C’était un jour d’automne. Et arbres s’y perdaient dans leur beauté.  Le jour ultime. Le jour où les feuilles sont le plus belles et le plus colorées. Le jour où les paysages vous enivrent. Le jour d’avant le jour du vent. Pas le vent qui va souffler simplement. Le Vent.

Celui qui va souffler, et faire tomber toutes les feuilles. Le jour d’avant la perdition. Le jour où il n’était pas encore trop tard, mais tout était déjà joué.

Ce jour d’avant le jour où elles allaient flancher sur les arbres.

Ce jour-là, mon cœur était beau comme les feuilles. Mon cœur était inspiré. Mon coeur était triste. Mais triste. Il paraît qu’il avait survécu. Il avait la couleur d’un arc-en-ciel. Il avait mille couleurs sur lui, qui se confondaient au milles collines et aux mille douleurs. Il était aussi fragile que les feuilles du jour d’avant le vent. Un seul coup de vent et tout tombait. Au fond peut-être qu’il n’attendait que cela. A force de lutter. Rien n’était encore fait, mais tout était déjà prêt.

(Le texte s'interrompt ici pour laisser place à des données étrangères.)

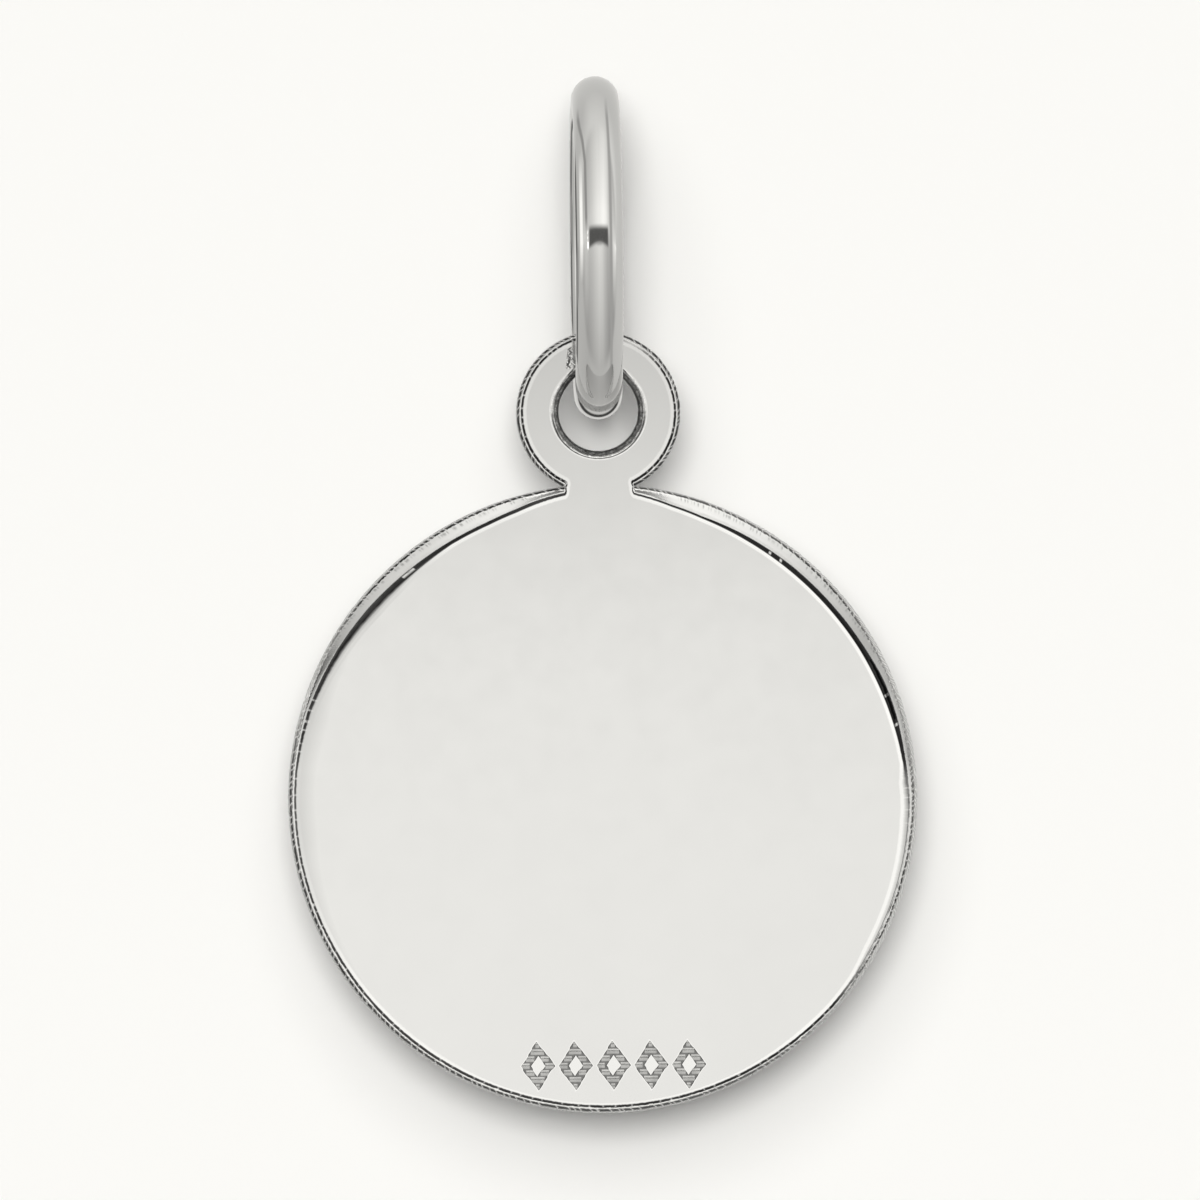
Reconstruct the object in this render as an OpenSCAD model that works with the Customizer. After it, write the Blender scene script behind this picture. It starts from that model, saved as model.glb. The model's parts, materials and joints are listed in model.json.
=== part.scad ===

Ce jour-là, il fallait aller se coucher. Personne ne savait, sauf peut-être ceux qui avaient déja contemplé l’automne, que quelque chose allait arriver. Personne ne connaissait le jour du vent. Tout le monde se laissait aller au gré de la saison et était indifférent que le jour du vent soit la veille ou le lendemain, ou même jamais. Moi je ne contemplais rien et je ne laissais rien aller. J’étais juste là, et pas tant que cela.

Pendant le sommeil, le vent souffla. Sans que je ne le sache. Pourquoi ce genre de choses se passe toujours la nuit? Le matin, les arbres étaient des fantômes. Tout le monde, tous ceux qui étaient habitués à l’automne, ne semblaient pas s’en préoccuper. Mais moi j’avais envie de crier, comment pouvez-vous vivre ainsi, avec des arbres sans feuille? Pourquoi personne ne m’avait prévenu? C’était la première fois que je voyais des arbres sans feuille. C’était comme un miroir grandeur nature et ce n’était pas le moment. Moi aussi j’étais sans feuilles et sans sève. Qu’est-ce qui pouvait désormais retarder l’hiver?

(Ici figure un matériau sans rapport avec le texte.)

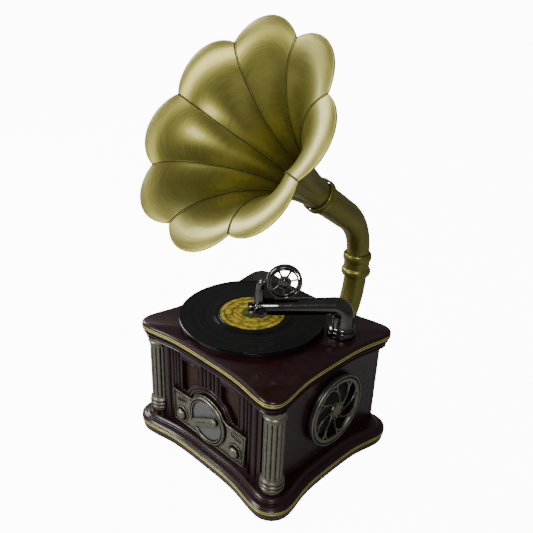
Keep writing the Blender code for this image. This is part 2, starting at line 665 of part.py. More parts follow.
# ================================================================ tonearm
def build_arm():
    """Flange on the board and the swinging arm; along the arm is the frame's +X."""
    frame = make_empty("arm_axis", (*ARM_PLACE, 0.0), (0.0, 0.0, ARM_HEADING))
    low = BOARD_TOP + GAP
    hole = PIVOT_PIN + GAP
    turned("arm_base", [(hole, low), (13.0, low), (13.6, low + 0.8), (13.6, low + 3.0),
                        (12.4, low + 3.6), (12.2, FLANGE_TOP), (hole, FLANGE_TOP)],
           "dark_chrome", 28, frame, hollow=True)
    start = FLANGE_TOP + GAP
    rows = [(110.0, PIVOT_PIN), (start, PIVOT_PIN), (start + 0.1, 12.0), (start + 1.4, 12.6),
            (start + 3.0, RISER_RADIUS)]
    path = [Vector((0.0, 0.0, height)) for height, radius in rows]
    radii = [radius for height, radius in rows]
    bend = arc(Vector((ARM_BEND, 0.0, ARM_Z - ARM_BEND)), Vector((-ARM_BEND, 0.0, 0.0)),
               Vector((0.0, 0.0, ARM_BEND)), 0.0, QUARTER, 6)
    path += bend
    for step in range(len(bend)):
        radii.append(RISER_RADIUS + (ARM_RADIUS + 0.4 - RISER_RADIUS) * step / 6)
    end = ARM_LENGTH + 5.2
    for along, radius in ((24.0, ARM_RADIUS), (60.0, ARM_RADIUS), (end - 1.6, 7.8), (end, 6.6)):
        path.append(Vector((along, 0.0, ARM_Z)))
        radii.append(radius)
    arm = pipe("tonearm", path, radii, "dark_chrome", 20, frame)
    head = make_empty("head_axis", (ARM_LENGTH, 0.0, ARM_Z), parent=frame)
    across = (-QUARTER, 0.0, 0.0)
    combine(arm, block("cutter_fork_slot", (-FORK_DEPTH, -FORK_SLOT, -20.0),
                       (20.0, FORK_SLOT, 20.0), None, head))
    combine(arm, bore("cutter_fork_holes", HEAD_PIN + GAP, -20.0, 20.0, (0.0, 0.0, 0.0),
                      across, head))
    pin = turned("head_pin", [(4.6, -9.4), (4.6, -8.2), (HEAD_PIN, -8.2), (HEAD_PIN, 8.2),
                              (5.9, 8.2), (5.9, 10.0), (5.3, 10.6), (4.9, 9.6)],
                 "dark_chrome", 20, head)
    pin.rotation_euler = across
    build_head(head)


def build_head(head):
    """Knuckle with its conical stem, and the open spoked sound box tipped over the arm."""
    across = (-QUARTER, 0.0, 0.0)
    half = FORK_SLOT - 0.5
    knuckle = turned("gooseneck", [(6.4, -half), (6.4, half)], "dark_chrome", 20, head)
    knuckle.rotation_euler = across
    centre = Vector(SOUND_BOX_PLACE)
    outward = Vector((1.0, 0.0, 0.0))
    tip = centre + outward * (SOUND_BOX_RADIUS + 0.8)
    path = [Vector((0.6, 0.0, 2.0)), Vector((0.6, 0.0, 8.0)), Vector((0.5, 0.2, 15.0)),
            Vector((0.5, 0.8, 20.0)), tip + Vector((3.6, -0.5, -2.4)),
            tip + Vector((1.9, -0.1, -0.4)), tip]
    stem = pipe("weld_stem", path, [4.8, 4.8, 4.1, 3.6, 3.3, 3.1, 3.0], None, 16, head)
    combine(knuckle, stem, "UNION")
    grip = turned("weld_finger_grip", [(3.0, 4.0), (4.4, 7.0), (4.4, 10.4), (3.8, 10.8)],
                  None, 16, head)
    grip.rotation_euler = (0.0, QUARTER, 0.0)
    combine(knuckle, grip, "UNION")
    combine(knuckle, bore("cutter_knuckle", HEAD_PIN + GAP, -20.0, 20.0, (0.0, 0.0, 0.0),
                          across, head))
    place = make_empty("sound_box_frame", SOUND_BOX_PLACE, (-QUARTER, 0.0, 0.0), head)
    rim = SOUND_BOX_RADIUS
    turned("sound_box_ring", [(rim - 2.6, -3.4), (rim - 0.6, -3.4), (rim, -2.6), (rim, 2.6),
                              (rim - 1.2, 3.6), (rim - 2.6, 3.0)],
           "dark_chrome", 32, place, hollow=True)
    web = rim - 2.6 - GAP
    spider = turned("sound_box_spider", [(web, 0.4), (web, 2.4), (6.4, 2.4), (5.8, 3.0)],
                    "dark_chrome", 28, place)
    combine(spider, spoke_cutter(place, web - 1.8, 6.0))
    turned("sound_box_hub", [(4.4, 3.3), (4.4, 4.2), (3.4, 4.9), (1.0, 5.2)],
           "dark_chrome", 20, place)


def spoke_cutter(place, outer, inner):
    """The openings between the spokes: one spoke hangs straight down."""
    verts = []
    faces = []
    pitch = 2.0 * math.pi / SOUND_BOX_SPOKES
    steps = 3
    half_spoke = 1.35
    for index in range(SOUND_BOX_SPOKES):
        start = QUARTER + pitch * index
        outline = []
        for radius, order in ((outer, 1), (inner, -1)):
            trim = math.asin(half_spoke / radius)
            angles = [start + trim + (pitch - 2.0 * trim) * step / steps
                      for step in range(steps + 1)]
            outline += [(radius * math.cos(a), radius * math.sin(a)) for a in angles[::order]]
        part, sides = stack([[(x, y, z) for x, y in outline] for z in (-10.0, 10.0)])
        base = len(verts)
        verts.extend(part)
        faces.extend(tuple(base + i for i in side) for side in sides)
    return make_object("cutter_spokes", verts, faces, None, place, smooth=0.0)


# ================================================================ horn
def build_neck():
    """Socket on the back wall, the swan neck that rises from it, and its collar."""
    rear = make_empty("socket_frame", (0.0, WALL_BACK, NECK_SOCKET_Z), (-QUARTER, 0.0, 0.0))
    hole = NECK_RADIUS + GAP
    inner = hole - 2.4
    turned("horn_socket",
           [(inner, GAP), (20.0, GAP), (20.0, 2.8), (15.2, 4.2), (14.8, 6.8), (15.8, 8.8),
            (hole, 8.8), (hole, 3.4), (inner, 3.4)], "brass_paint", 28, rear, hollow=True)
    back = Vector((0.0, 1.0, 0.0))
    up = Vector((0.0, 0.0, 1.0))
    start = Vector((0.0, WALL_BACK + SOCKET_REACH, NECK_SOCKET_Z))
    path = [start - back * (SOCKET_REACH - 3.4 - GAP)]
    turn = QUARTER - NECK_LEAN
    path += arc(start + up * NECK_LOWER_BEND, back * NECK_LOWER_BEND, up * NECK_LOWER_BEND,
                -QUARTER, turn - QUARTER, 5)
    centre = Vector((0.0, NECK_Y - NECK_UPPER_BEND, NECK_UPRIGHT_Z))
    path += arc(centre, back * NECK_UPPER_BEND, up * NECK_UPPER_BEND, -NECK_LEAN, 0.0, 3)[1:]
    path.append(Vector((0.0, NECK_Y, COLLAR_MIDDLE - 0.5 * GAP)))
    pipe("lower_neck", path, [NECK_RADIUS] * len(path), "brass_paint", 20, wall=NECK_WALL)
    pivot = make_empty("neck_axis", (0.0, NECK_Y, 0.0))
    low = COLLAR_BOTTOM
    top = COLLAR_TOP
    turned("neck_collar",
           [(hole, low), (14.2, low), (15.6, low + 2.0), (15.6, low + 6.0), (14.0, low + 8.4),
            (14.0, top - 8.4), (15.1, top - 5.4), (15.1, top - 2.6), (14.2, top - 0.6),
            (hole, top)], "brass_paint", 28, pivot, hollow=True)


def horn_frame_points():
    """The bell's axis in the horn's frame, whose +X is where the horn points."""
    heading = Vector((math.cos(HORN_TILT), 0.0, math.sin(HORN_TILT)))
    throat = Vector((0.0, 0.0, AXES_MEET_Z)) + heading * THROAT_AT
    return heading, throat


def build_horn():
    """Elbow, throat ring and petalled bell, which swivel together in the collar."""
    frame = make_empty("horn_axis", (0.0, NECK_Y, 0.0), (0.0, 0.0, HORN_HEADING))
    heading, throat = horn_frame_points()
    bend_turn = QUARTER - HORN_TILT
    bend_start = AXES_MEET_Z - ELBOW_BEND * math.tan(0.5 * bend_turn)
    path = [Vector((0.0, 0.0, COLLAR_MIDDLE + 0.5 * GAP)), Vector((0.0, 0.0, COLLAR_TOP))]
    path += arc(Vector((ELBOW_BEND, 0.0, bend_start)), Vector((-ELBOW_BEND, 0.0, 0.0)),
                Vector((0.0, 0.0, ELBOW_BEND)), 0.0, bend_turn, 8)
    bend_end = path[-1]
    path += [bend_end.lerp(throat, share) for share in (0.5, 1.0)]
    radii = [NECK_RADIUS, NECK_RADIUS]
    swell = len(path) - 3
    for step in range(swell + 1):
        radii.append(NECK_RADIUS + (THROAT_RADIUS - NECK_RADIUS) * (step / swell) ** 2)
    pipe("horn_elbow", path, radii, "brass_paint", 20, frame, wall=NECK_WALL)
    level = make_empty("bell_frame", throat, (0.0, QUARTER - HORN_TILT, 0.0), frame)
    hole = THROAT_RADIUS + 0.5
    turned("throat_ring",
           [(hole, -4.6), (16.6, -4.6), (17.8, -3.2), (17.0, -0.8), (16.8, 1.2),
            (17.4, 2.8), (16.6, 4.6), (hole, 4.6)], "brass_paint", 28, level, hollow=True)
    build_bell(frame, heading, throat)


def bell_point(origin, axes, share, angle):
    """A point of the bell's outer skin at a share of its length and an angle round it."""
    side, up, heading = axes
    pitch = 2.0 * math.pi / BELL_PETALS
    across = ((angle - BELL_TURN) / pitch) % 1.0 * 2.0 - 1.0
    crown = 1.0 - across * across
    radius = THROAT_RADIUS + (BELL_SEAM - THROAT_RADIUS) * share ** BELL_FLARE
    radius += (BELL_PETAL - BELL_SEAM) * crown * share ** BELL_BULGE
    forward = BELL_LENGTH * share + BELL_TIP * crown * share ** 4
    roll = BELL_ROLL * (BELL_ROLL_SEAM + (1.0 - BELL_ROLL_SEAM) * crown)
    forward += roll * (share ** 2.5 - share ** 8)
    rim = side * math.cos(angle) + up * math.sin(angle)
    return origin + heading * forward + rim * radius


def build_bell(frame, heading, throat):
    """Thin flared bell of eight bulging petals that meet in creased seams."""
    side = Vector((0.0, 1.0, 0.0))
    axes = (side, heading.cross(side), heading)
    origin = throat + heading * GAP
    petal_steps = 6
    segments = BELL_PETALS * petal_steps
    levels = 11
    nudge = 0.002
    outer = []
    inner = []
    for level in range(levels + 1):
        share = (level / levels) ** 0.8
        outer_ring = []
        inner_ring = []
        for i in range(segments):
            angle = BELL_TURN + 2.0 * math.pi * i / segments
            point = bell_point(origin, axes, share, angle)
            along = bell_point(origin, axes, share + nudge, angle) - point
            round_way = (bell_point(origin, axes, share, angle + nudge)
                         - bell_point(origin, axes, share, angle - nudge))
            normal = round_way.cross(along).normalized()
            outer_ring.append(tuple(point))
            inner_ring.append(tuple(point - normal * BELL_WALL))
        outer.append(outer_ring)
        inner.append(inner_ring)
    verts, faces = stack(outer + inner[::-1], closed_ends=False)
    make_object("horn_bell", verts, faces, "brass_paint", frame, smooth=30.0)


def main():
    clear_scene()
    build_plinth()
    build_walls()
    build_columns()
    build_top()
    build_controls()
    build_sides()
    build_inside()
    build_back()
    build_turntable()
    build_arm()
    build_neck()
    build_horn()


main()
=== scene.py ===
"""Looks of the tabletop horn loudspeaker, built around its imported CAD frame.

Lengths are millimetres in the row frame; MM makes them metres.  Fine meshes stand
for the CAD nodes whose shapes show most, and the other nodes keep their meshes and
get procedural materials.
"""
import json
import math

import bmesh
import bpy
from mathutils import Euler, Matrix, Vector


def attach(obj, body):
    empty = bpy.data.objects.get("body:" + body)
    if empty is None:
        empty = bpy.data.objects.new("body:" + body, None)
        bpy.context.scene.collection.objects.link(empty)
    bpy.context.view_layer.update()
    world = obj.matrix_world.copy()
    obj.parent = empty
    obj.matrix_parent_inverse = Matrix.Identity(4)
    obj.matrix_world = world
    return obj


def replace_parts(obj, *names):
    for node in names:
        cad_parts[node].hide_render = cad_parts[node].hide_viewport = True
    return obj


MM = 0.001
GAP = 0.3
QUARTER = math.radians(90.0)
TURN = 2.0 * math.pi

PLINTH = ((99.2, 89.4), 20.3, 7.0)          # half size, corner, sag of the bowed outline
BOARD = ((90.9, 85.5), 12.5, 6.4)
PLINTH_LEDGE = 18.6
PLINTH_TOP = 20.6
BOARD_BOTTOM = 114.6
BOARD_TOP = 124.6
CROWN_BOTTOM = 108.5
CASE_BOTTOM = 20.9
CASE_TOP = 108.2
WALL_X = 79.5
WALL_BACK = 78.0
WALL_FRONT = -72.0
COLUMN_PLACE = (78.4, -68.8)
DIAL_Z = 50.8
DIAL_RADIUS = 24.3
DIAL_RIM = 4.6
DIAL_FRONT = 2.3                            # the plate's face, ahead of the baffle's gap
BAR_REST = math.radians(28.0)               # the tuning bar's slope at rest
PLATE_HALF = 51.0
PLATE_BOTTOM = 26.0
PLATE_TOP = 62.0
PLATE_FACE = WALL_FRONT - GAP - 2.0
KNOB_X = 37.0
KNOB_Z = 37.7
GRILLE_Y = 8.0
GRILLE_Z = 67.0
GRILLE_FACE = 86.6
GRILLE_LIP = 84.2
GRILLE_HOLE = 29.0
GRILLE_RIM = 36.0
SPIN_PLACE = (-16.0, -3.4)
SPIN_BORE = 3.3
RECORD_RADIUS = 70.5
RECORD_TOP = 131.2
LABEL_RADIUS = 31.0
PAPER = 0.25                                # thickness of the label
ARM_PLACE = (59.3, 39.8)
ARM_HEADING = math.radians(-131.0)
ARM_LENGTH = 77.7
ARM_Z = 154.2
ARM_RADIUS = 8.0
FLANGE_TOP = 130.5
FORK_BORE = 3.3
WHEEL_RIM = 16.4
WHEEL_SPOKES = 7
NECK_Y = 139.1
NECK_RADIUS = 12.3
NECK_WALL = 1.6
NECK_SPLIT = (145.85, 146.15)               # the fixed neck's end and the turning elbow's start
COLLAR_BORE = 12.6
COLLAR_TOP = 158.6
HORN_HEADING = math.radians(-92.9)
HORN_TILT = math.radians(34.5)
AXES_MEET_Z = 189.5
THROAT_AT = 84.4
THROAT_RADIUS = 15.1
BELL_LENGTH = 132.2
BELL_SEAM = 88.4
BELL_PETAL = 101.4
BELL_PETALS = 8
BELL_TURN = math.radians(32.6)
BELL_WALL = 1.1
BELL_FLARE = 2.5
BELL_BULGE = 1.6
BELL_TIP = 3.7
BELL_ROLL = 30.0                            # how strongly the lip rolls over towards the rim
BELL_ROLL_SEAM = 0.7
THREADS = 7400.0                            # radians of the cloth's weave in each metre
GROOVE_PITCH = 0.0009                       # metres between the record's grooves
BEAD_RISE = 1.05                            # the gold beads' offset either side of the line
EDGE_RISE = 1.8
FILL = 0.14                                 # the sky's soft light on the object
WHITE = 12.0                                # how bright the floor and sky are to the camera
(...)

Tous les parcs avec des fantômes d’arbres étaient désormais sans vie. Mon intérieur était pareil, leur défaite ressemblait bien trop à la mienne. Je crus palper mon coeur, et ressentis rien d’autre que des tiges sans feuille, sans sève. Rien. Une forêt morte. Le vent avait soufflé, et mes feuilles étaient toutes tombées. Eus-je hurlé? Non. Eus-je pleuré? Non plus.Tout avait déjà été fait. Il ne restait plus que le silence d’un arbre déchiré par le froid et la haine.

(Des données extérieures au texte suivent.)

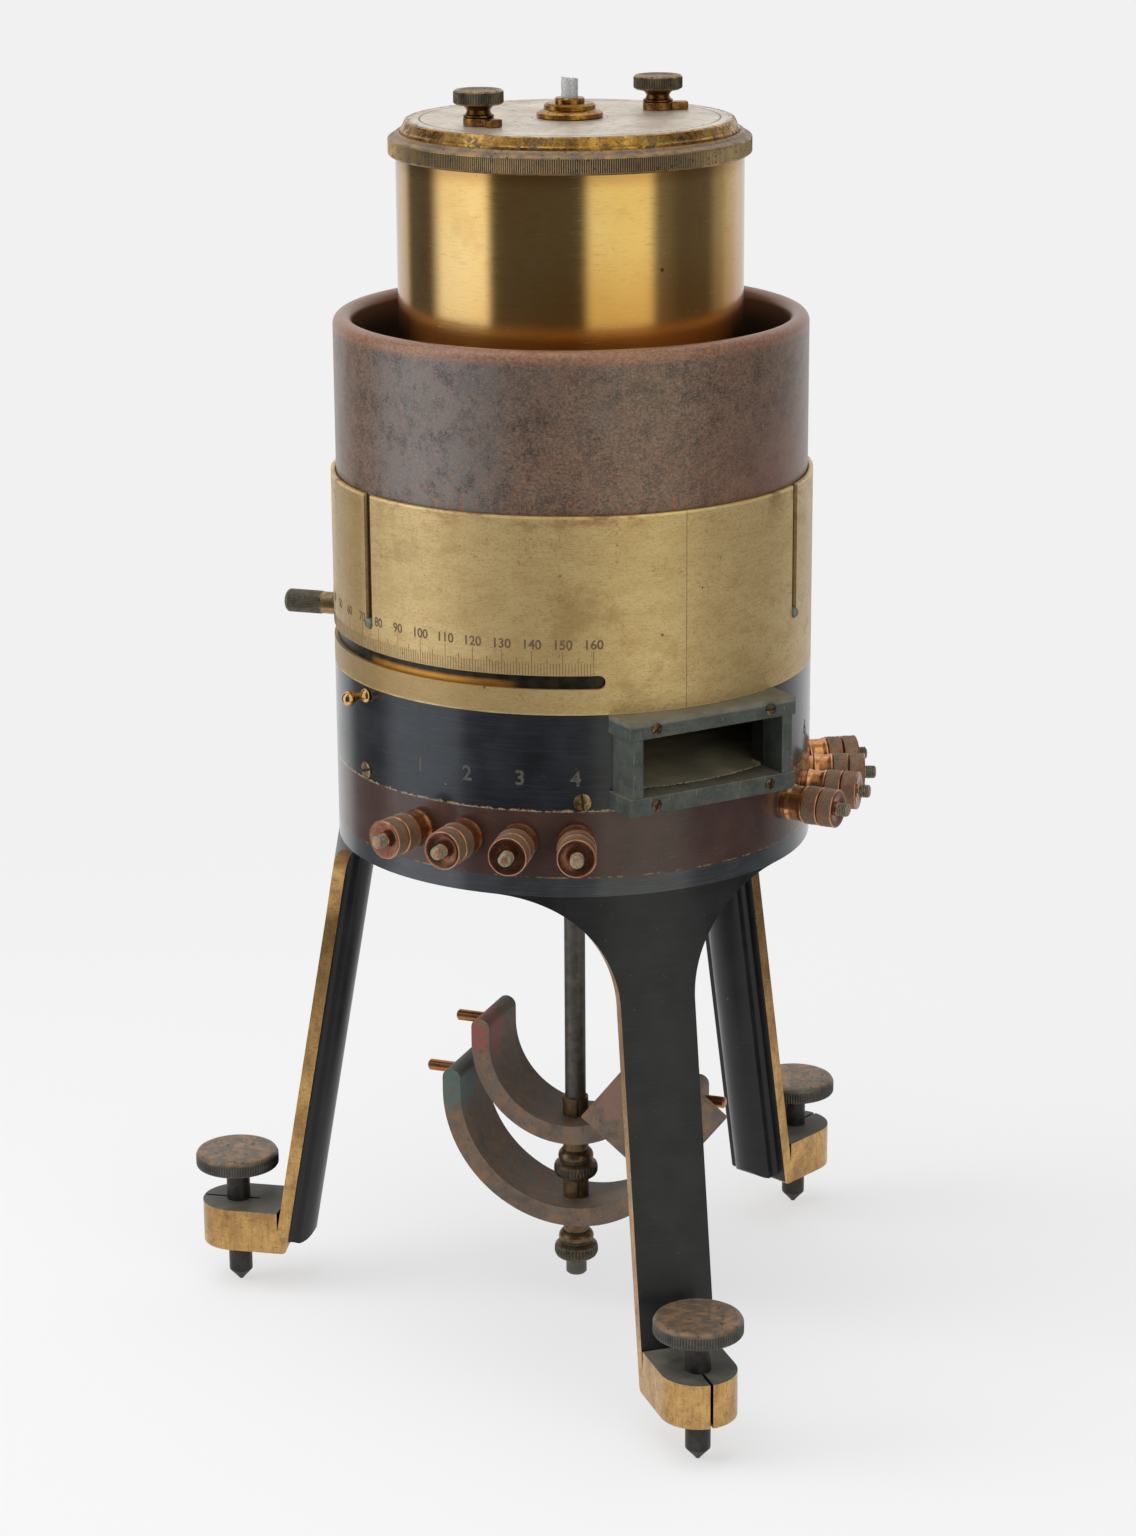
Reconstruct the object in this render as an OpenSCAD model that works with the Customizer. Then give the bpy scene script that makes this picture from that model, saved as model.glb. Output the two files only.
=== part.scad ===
// Reflecting galvanometer with an iron shield, on a tripod with levelling screws.
// Millimetres. +Z is up, the origin is on the instrument's axis at the level of the
// three foot tips, and the window that lets the light beam in faces -Y.
// Azimuths are measured from -Y towards +X.

/* [Round body] */
// Height of the base plate's underside above the foot tips
base_height = 183; // [176:1:195]
// Outer radius of the base, the rings and the scale sleeve
body_radius = 81.4; // [79:0.2:85]
// Thickness of the base plate
base_thickness = 6.4; // [5:0.1:9]
// Height of the terminal ring
ring_height = 22.6; // [20:0.1:26]
// Wall of the terminal ring
ring_wall = 10; // [7:0.5:12]
// Height of the housing behind the window
housing_height = 32.7; // [30:0.1:38]
// Wall of the housing
housing_wall = 6; // [4:0.5:8]
// Thickness of the housing's floor, level with the window's sill
floor_thickness = 3; // [2:0.5:5]
// Thickness of the deck that closes the housing
deck_thickness = 4; // [3:0.5:5]

/* [Scale sleeve and shield] */
// Height of the scale sleeve
sleeve_height = 65.3; // [60:0.1:72]
// Wall of the scale sleeve
sleeve_wall = 1.5; // [1:0.1:2.5]
// Height of the iron shield
shield_height = 100.2; // [80:0.1:115]
// Wall of the iron shield
shield_wall = 6.4; // [5:0.2:7.5]
// Width of the open-topped guide slots in the sleeve
guide_slot_width = 3.8; // [3:0.1:4.5]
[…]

“ Les pauvres enfants. Ils vont avoir froid l’hiver”.

Avais-je entendu en débarquant en Belgique. Mais, qu’y a-t-il de plus froid qu’un génocide? Quelle nuit est plus longue qu’un genocide? Qu’y a-t-il de plus cruel? L’hiver au moins vous prévient. Par la beauté de l’automne. Les feuilles jaunissent délicatement, puis le froid s’installe doucement. Le génocide prévient, mais on n’y croit pas. Ils ont dit “Nous allons vous exterminer. Un par un” Nous ne croyions pas qu’il pouvaient avoir tant de cruauté.

Puis un jour, ils l’ont fait.

L’hiver est supportable.  Parce qu’on met un manteau. Parce qu’on joue dans la neige. Parce qu’on boit quelque chose qui réchauffe. Parce que le printemps reviendra. Mais qu’est ce qui revient après un génocide?  Je vous aurais juré rien par moments. Par d’autres, j’aurais seulement ignoré la question. Je vous aurais même giflé, certains jours. Pas trop nombreux mais il y en a. D’autres jours encore je vous aurais ri au nez. Un de ces rires gênants qui vous aurait dit que vous vous fichiez de moi. Mais tout cela, je l’aurais fait avant le jour de la traversée. Avant que je ne me rende compte compte qu’avant la défaite, quelques graines étaient tombées. Elle s’étaient glissées sous les feuilles et avaient l’intention de repousser de l’autre côté de ma douleur. Il ne fallut plus qu’à traverser. Y avait qu’à, y avait qu’à, comme si c’était facile. Mais, j’ai traversé. Je me suis noyée, beaucoup de fois. Des fois je ne sais pas ce qui me faisait revenir à la surface. La nage? Ou cette envie d’y croire? Je suis revenue à la surface plusieurs fois, j’ai décidé de ne pas réessayer tant de fois. Contre toute attente, je me mettais de nouveau à nager pour aller à l’autre rive. J’y suis arrivée. Je ne suis pas encore bien accrochée, je ne sais peut-être pas nager, mais je vais plus me noyer.  Parce que je l’ai décidé. Et c’est ça la survie.